With a lower bar in administrative cases, Abshir said poorer child care centers that aren’t fraudsters but aren’t up to snuff on bookkeeping might face state investigations that could put them out of business. (DHS also recommended the lower standard in a bill that Pinto, the DFLer, has sponsored.)
Housley said new anti-fraud rules and penalties are necessary because CCAP money must come with “strings attached” to ensure it is spent properly. But she insisted child care providers are looking for relief from regulation in other areas.
The discord at the Capitol has led to little agreement on child care policy, but there has been a sliver of common ground. Some of the Republican bills to prevent and investigate fraud overlap with measures supported by Walz, DHS and some DFLers.
In a revised budget plan released recently, Walz moved slightly closer to Republicans by scaling back a proposal for CCAP money in 2022-2023, the biennium after this current two-year budget cycle. He originally wanted $90.6 million in new spending during that time period to increase reimbursement rates, but is now asking for $51 million.
Kayla Castañeda, a spokeswoman for the governor, said Walz wants to substantially fund CCAP, but said trust in the program is a necessary prerequisite to an even larger push for cash.
Lawmakers from both parties support some other policies aimed at easing the child care shortage and high prices, including grant programs that pay for construction, renovations and other costs of child care providers.
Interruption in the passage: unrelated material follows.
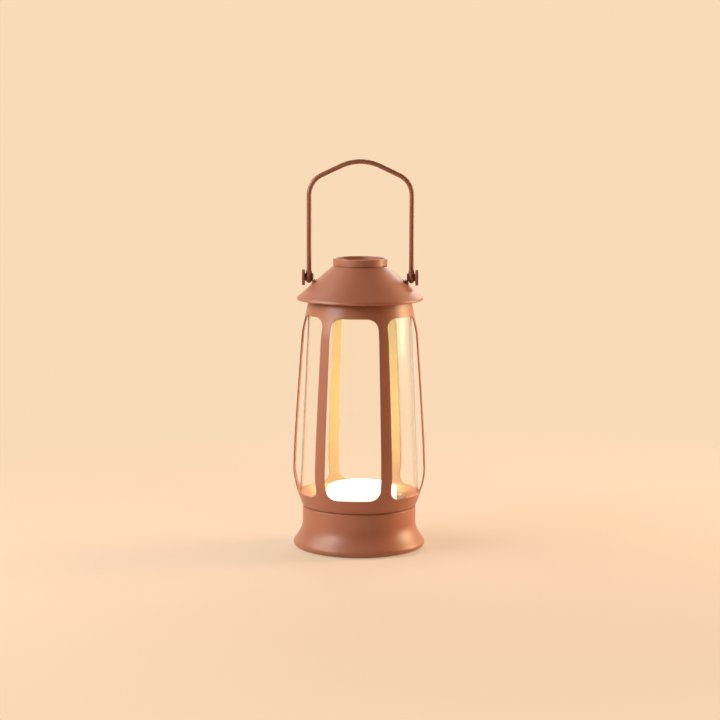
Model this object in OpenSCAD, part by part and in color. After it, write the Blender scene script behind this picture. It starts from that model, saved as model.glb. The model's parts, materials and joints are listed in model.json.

Capital costs are known to be a particularly tough barrier for people in the business.
But fraud concerns are shaping debate more than ever. “I think it’s critical that folks be able to know that funds that are dedicated to a program such as this are supporting the families and the kids that they should be,” Pinto said. “And I want to make sure that this doesn’t overshadow that critical point that a fundamental challenge with the Child Care Assistance Program is how underfunded it is compared to the need.”